Not even kidding.  Total Party Kill, from a damn wolf pack that popped up out of nowhere.  I was taken out in literally two bites, because Clumsy Elf is a Hella Delicate Flower in her default form.  It was frustrating as hell, but since we’d already jokingly agreed ahead of time that there was a “save point” outside the forest, our DM benevolently let us "restart".  But his grace only went so far, because he did not let us go back to the outskirts of the forest, but instead had us restart from when the wolves began their attack, with their unfortunately-higher-than-ours Initiative (ie turn-order, ie all three of them got to attack before any of us could make a move).

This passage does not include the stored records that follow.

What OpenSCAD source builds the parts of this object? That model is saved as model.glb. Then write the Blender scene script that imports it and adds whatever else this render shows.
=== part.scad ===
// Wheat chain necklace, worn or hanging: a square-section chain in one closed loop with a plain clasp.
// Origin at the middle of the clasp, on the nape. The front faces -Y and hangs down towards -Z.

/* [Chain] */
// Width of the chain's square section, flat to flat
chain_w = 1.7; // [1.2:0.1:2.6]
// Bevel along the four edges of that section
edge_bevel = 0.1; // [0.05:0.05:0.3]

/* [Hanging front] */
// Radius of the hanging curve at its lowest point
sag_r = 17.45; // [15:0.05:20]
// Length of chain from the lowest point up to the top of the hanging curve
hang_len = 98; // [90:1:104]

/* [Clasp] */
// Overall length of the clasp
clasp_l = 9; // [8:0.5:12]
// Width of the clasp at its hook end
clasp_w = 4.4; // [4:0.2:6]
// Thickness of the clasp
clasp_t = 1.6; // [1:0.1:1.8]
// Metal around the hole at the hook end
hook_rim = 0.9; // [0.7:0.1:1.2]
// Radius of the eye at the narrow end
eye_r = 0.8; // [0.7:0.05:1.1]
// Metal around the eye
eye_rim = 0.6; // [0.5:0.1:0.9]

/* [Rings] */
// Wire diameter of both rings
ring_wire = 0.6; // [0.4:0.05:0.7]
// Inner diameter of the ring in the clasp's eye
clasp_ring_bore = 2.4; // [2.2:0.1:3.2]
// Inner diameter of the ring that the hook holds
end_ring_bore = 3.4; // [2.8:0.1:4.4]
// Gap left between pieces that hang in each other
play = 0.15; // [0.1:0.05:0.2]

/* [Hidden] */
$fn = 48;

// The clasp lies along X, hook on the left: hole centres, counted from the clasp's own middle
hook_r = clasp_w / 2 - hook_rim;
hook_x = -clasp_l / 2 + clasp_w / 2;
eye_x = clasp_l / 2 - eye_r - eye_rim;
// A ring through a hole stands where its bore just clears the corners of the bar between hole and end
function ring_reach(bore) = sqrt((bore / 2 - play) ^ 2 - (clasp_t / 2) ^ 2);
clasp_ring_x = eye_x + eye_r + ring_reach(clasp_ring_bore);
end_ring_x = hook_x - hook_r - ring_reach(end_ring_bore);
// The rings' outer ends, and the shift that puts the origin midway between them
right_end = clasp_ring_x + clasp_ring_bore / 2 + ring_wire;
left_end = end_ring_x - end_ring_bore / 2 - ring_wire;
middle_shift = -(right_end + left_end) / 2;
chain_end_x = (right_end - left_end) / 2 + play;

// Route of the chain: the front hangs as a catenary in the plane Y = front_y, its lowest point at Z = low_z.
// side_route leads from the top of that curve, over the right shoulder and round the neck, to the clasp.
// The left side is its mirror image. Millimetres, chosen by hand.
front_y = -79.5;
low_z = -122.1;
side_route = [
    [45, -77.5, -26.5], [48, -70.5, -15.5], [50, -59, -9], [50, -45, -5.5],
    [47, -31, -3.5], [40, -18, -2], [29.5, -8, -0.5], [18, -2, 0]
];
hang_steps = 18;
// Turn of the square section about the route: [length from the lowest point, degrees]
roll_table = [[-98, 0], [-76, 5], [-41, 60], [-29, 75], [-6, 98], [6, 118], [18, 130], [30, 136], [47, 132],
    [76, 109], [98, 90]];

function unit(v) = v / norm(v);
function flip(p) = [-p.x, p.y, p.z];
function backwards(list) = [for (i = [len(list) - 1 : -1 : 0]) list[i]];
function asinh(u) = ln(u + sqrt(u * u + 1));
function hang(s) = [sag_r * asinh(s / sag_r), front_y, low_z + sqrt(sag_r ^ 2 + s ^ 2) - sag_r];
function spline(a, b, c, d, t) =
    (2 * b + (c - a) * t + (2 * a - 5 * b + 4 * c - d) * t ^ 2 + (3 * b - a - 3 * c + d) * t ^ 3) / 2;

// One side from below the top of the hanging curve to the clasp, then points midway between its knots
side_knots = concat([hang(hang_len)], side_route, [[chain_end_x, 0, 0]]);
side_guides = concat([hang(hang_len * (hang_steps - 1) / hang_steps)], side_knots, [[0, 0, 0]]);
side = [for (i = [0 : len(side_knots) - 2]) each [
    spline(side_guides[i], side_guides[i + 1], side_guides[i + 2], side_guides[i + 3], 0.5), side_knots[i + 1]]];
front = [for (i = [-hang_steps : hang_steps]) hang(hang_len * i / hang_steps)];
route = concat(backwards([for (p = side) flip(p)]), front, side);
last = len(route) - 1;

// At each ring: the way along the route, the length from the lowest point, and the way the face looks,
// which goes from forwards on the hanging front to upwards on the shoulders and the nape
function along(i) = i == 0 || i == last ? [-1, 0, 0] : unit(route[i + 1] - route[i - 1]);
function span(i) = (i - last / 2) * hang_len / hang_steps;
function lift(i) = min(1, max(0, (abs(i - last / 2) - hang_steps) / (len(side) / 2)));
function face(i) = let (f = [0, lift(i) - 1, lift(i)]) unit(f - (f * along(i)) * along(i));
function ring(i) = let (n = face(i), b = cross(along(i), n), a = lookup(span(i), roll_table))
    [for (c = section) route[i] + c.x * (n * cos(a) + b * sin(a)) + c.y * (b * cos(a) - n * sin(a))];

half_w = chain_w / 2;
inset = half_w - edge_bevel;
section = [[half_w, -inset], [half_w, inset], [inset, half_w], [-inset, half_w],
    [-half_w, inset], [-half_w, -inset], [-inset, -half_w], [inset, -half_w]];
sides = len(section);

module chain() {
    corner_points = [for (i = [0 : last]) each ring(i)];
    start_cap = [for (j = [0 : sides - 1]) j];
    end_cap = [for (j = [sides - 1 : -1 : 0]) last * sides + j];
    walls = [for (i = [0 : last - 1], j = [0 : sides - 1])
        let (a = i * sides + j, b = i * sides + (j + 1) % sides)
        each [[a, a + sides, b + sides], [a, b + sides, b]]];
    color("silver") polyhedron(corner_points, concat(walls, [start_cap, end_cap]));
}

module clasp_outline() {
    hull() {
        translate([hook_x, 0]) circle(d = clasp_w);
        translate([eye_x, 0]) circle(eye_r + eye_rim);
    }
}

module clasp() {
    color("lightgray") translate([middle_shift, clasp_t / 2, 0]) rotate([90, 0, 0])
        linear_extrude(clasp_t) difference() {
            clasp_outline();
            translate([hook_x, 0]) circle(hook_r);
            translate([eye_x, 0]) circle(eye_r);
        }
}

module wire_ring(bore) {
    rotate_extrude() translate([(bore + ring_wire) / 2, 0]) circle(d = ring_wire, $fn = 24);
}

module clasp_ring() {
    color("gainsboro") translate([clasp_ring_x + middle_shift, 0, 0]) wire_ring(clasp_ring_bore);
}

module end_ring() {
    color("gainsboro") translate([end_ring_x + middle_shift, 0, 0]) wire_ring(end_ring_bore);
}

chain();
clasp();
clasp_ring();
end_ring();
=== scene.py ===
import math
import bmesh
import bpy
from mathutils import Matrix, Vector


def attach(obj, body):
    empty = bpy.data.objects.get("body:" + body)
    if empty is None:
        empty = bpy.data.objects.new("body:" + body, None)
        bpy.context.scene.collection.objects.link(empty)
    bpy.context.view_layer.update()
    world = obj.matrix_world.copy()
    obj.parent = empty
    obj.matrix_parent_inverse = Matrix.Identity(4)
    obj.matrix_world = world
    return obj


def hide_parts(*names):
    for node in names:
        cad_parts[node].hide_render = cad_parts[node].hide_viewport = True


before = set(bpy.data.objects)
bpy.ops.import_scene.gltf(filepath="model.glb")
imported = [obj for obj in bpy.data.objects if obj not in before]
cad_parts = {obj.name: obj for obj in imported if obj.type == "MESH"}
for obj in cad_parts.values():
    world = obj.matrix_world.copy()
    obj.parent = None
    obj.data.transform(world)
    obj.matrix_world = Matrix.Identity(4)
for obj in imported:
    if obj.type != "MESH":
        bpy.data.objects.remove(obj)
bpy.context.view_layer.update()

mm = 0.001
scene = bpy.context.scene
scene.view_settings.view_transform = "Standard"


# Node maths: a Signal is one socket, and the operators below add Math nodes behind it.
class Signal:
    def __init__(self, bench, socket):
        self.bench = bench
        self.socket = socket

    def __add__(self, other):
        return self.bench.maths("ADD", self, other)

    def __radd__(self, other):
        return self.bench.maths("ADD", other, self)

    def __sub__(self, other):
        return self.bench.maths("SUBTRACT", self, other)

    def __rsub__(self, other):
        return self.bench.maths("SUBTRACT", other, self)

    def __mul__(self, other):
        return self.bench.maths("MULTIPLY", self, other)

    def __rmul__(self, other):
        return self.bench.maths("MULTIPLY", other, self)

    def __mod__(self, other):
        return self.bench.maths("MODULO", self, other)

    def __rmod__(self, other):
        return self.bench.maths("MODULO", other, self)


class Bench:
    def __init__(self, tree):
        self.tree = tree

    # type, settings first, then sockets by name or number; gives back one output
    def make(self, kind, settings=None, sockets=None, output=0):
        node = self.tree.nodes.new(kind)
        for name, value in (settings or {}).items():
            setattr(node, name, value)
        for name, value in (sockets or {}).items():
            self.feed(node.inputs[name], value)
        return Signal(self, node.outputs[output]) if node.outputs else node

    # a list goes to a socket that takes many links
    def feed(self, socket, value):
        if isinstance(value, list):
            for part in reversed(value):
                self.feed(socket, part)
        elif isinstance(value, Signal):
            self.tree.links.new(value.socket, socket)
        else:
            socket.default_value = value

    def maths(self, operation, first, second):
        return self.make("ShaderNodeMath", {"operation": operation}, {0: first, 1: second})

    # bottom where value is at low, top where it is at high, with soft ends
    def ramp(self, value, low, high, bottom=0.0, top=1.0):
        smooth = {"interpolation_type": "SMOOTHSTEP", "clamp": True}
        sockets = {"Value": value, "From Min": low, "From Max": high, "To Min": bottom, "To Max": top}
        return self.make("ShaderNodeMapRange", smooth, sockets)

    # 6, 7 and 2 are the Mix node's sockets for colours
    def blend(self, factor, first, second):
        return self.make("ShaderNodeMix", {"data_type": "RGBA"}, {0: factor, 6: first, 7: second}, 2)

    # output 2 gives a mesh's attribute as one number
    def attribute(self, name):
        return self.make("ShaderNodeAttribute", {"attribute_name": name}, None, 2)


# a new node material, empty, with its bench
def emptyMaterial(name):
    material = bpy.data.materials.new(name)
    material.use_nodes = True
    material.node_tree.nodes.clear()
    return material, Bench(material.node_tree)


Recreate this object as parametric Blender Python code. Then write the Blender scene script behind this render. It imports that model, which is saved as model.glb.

We rolled better this time (or, rather, the wolves rolled worse and I actually had a chance to roll anything) and I managed to survive the initial onslaught and pull my Grumpy Bear trick.  And then we were on equal footing, combat wise.

I killed some, the Fighter killed some, the Rogue provided support from the top of a dead tree, like a sensible Rogue. (Rogues are generally pretty squishy. Hence the stabbing-in-the-back thing.)  And I felt such goodwill towards the Fighter (Clumsy Elf is developing a bit of a hero-worship crush on her) that I gave her a bear-back ride across the river, to the Suspicious Thing that turned out to be the tomb/sarcophagus we’d come looking for.

The Ghost popped up, lookin’ ruhl annoyed, but damned if our Fighter didn’t turn out to have a Silver Tongue, and said exactly the right thing to get the Ghost to immediately turn over the macguffins!  Brawn and Brains!  Good job, Fighter!

Now we just need to make it back to town, and use our little macguffins to unlock the Bigger Macguffin!

***

And that's the end of Session Two! We're scheduled to play again next weekend, and I'm planning on writing up that session, as well, so here's to me not having another eight-month blog-radio-silence (without even a secret pregnancy to excuse it!).

In all seriousness, now that TYM is approaching a full year (and TLG will be five what the actual hell...) I'm starting to get a little of my time back, which means more writing. Which is good, because I need it (and art) for good inner-self-hygiene.